SOURCE MATERIAL:
--- START ---
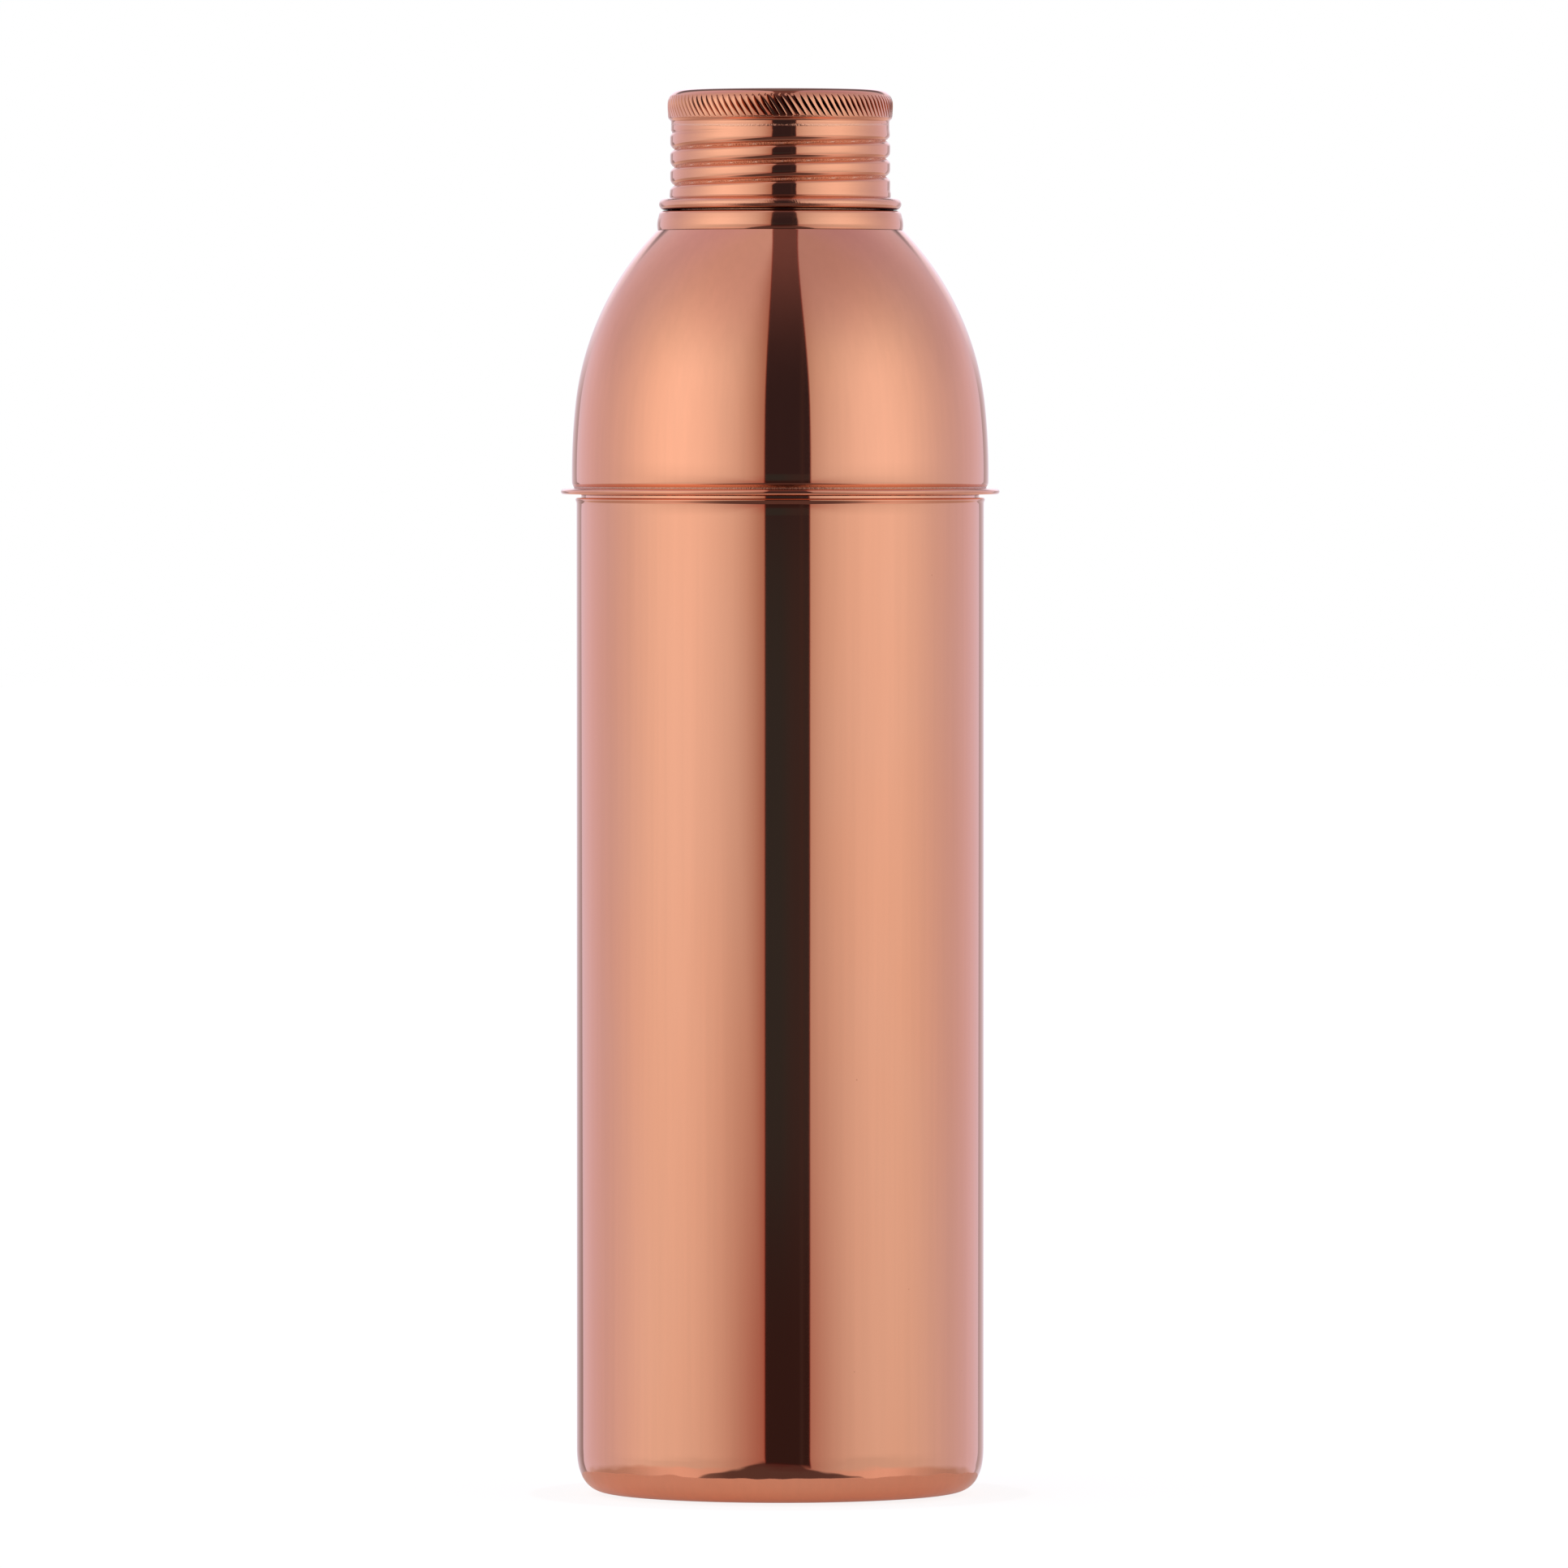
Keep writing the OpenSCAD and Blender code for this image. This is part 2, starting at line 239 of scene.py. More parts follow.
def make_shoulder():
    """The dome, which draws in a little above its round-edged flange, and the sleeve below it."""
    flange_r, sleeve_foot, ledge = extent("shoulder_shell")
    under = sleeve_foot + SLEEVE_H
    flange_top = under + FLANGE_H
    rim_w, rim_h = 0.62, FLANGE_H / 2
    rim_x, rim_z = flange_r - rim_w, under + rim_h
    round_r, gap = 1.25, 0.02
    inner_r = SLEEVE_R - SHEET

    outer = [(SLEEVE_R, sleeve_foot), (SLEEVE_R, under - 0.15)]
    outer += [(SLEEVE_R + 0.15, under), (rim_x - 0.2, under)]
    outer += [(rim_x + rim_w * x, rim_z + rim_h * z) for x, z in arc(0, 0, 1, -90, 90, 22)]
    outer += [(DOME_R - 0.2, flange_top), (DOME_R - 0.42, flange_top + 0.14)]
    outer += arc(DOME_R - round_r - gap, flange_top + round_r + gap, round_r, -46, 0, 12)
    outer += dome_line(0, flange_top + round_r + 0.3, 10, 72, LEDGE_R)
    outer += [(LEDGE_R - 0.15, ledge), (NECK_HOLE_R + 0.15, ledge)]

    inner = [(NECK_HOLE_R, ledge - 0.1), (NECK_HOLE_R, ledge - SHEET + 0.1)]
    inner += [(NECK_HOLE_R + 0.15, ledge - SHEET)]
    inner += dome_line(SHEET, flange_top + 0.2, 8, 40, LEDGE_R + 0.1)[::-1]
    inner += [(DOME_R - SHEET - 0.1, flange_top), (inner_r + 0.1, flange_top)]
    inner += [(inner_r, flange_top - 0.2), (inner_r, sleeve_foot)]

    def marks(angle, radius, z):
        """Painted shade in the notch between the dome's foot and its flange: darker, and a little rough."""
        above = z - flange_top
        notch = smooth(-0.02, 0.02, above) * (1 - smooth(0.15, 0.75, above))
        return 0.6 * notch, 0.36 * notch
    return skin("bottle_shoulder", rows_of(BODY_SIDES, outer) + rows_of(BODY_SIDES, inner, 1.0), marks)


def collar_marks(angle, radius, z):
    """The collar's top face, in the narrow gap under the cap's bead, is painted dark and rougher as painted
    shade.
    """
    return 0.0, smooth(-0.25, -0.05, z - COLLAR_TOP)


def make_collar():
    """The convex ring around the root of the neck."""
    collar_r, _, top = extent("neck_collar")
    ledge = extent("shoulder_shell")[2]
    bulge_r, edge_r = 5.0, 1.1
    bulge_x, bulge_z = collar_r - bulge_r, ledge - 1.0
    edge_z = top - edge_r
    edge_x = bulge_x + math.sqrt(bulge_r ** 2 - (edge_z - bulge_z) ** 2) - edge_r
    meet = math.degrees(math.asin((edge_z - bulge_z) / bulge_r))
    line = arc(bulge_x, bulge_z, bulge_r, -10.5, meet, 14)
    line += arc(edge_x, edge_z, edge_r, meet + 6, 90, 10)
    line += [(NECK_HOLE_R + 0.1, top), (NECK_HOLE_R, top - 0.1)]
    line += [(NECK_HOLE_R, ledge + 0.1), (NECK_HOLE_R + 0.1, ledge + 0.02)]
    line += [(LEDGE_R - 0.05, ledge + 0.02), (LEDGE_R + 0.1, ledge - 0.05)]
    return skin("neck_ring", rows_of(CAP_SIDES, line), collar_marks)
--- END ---
TASK TO CARRY OUT: Extract the first line above and each line after it up to and including the one with "inner_r = SLEEVE_R - SHEET", please, exactly and with nothing else.

FINAL ANSWER:
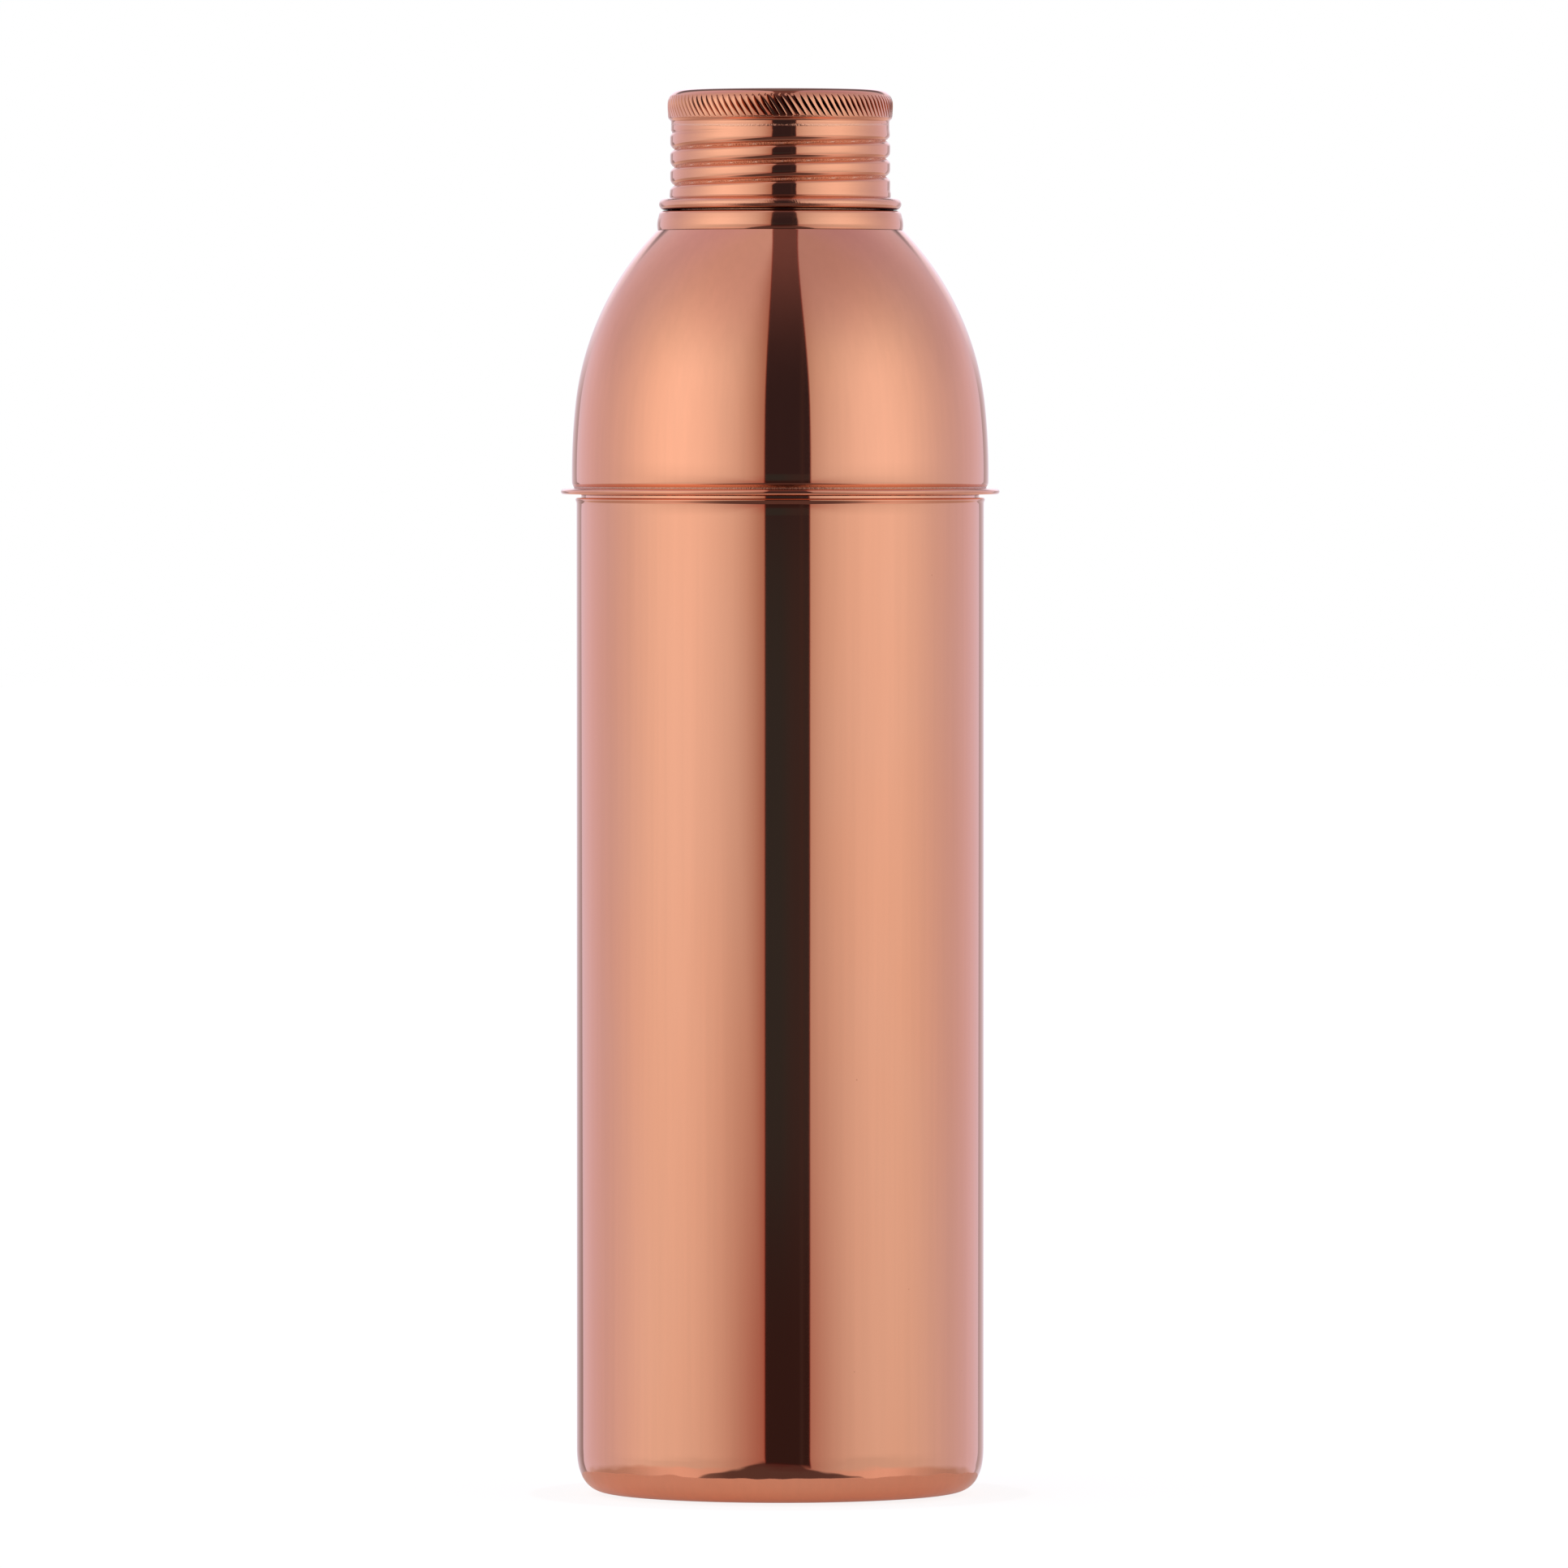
Keep writing the OpenSCAD and Blender code for this image. This is part 2, starting at line 239 of scene.py. More parts follow.
def make_shoulder():
    """The dome, which draws in a little above its round-edged flange, and the sleeve below it."""
    flange_r, sleeve_foot, ledge = extent("shoulder_shell")
    under = sleeve_foot + SLEEVE_H
    flange_top = under + FLANGE_H
    rim_w, rim_h = 0.62, FLANGE_H / 2
    rim_x, rim_z = flange_r - rim_w, under + rim_h
    round_r, gap = 1.25, 0.02
    inner_r = SLEEVE_R - SHEET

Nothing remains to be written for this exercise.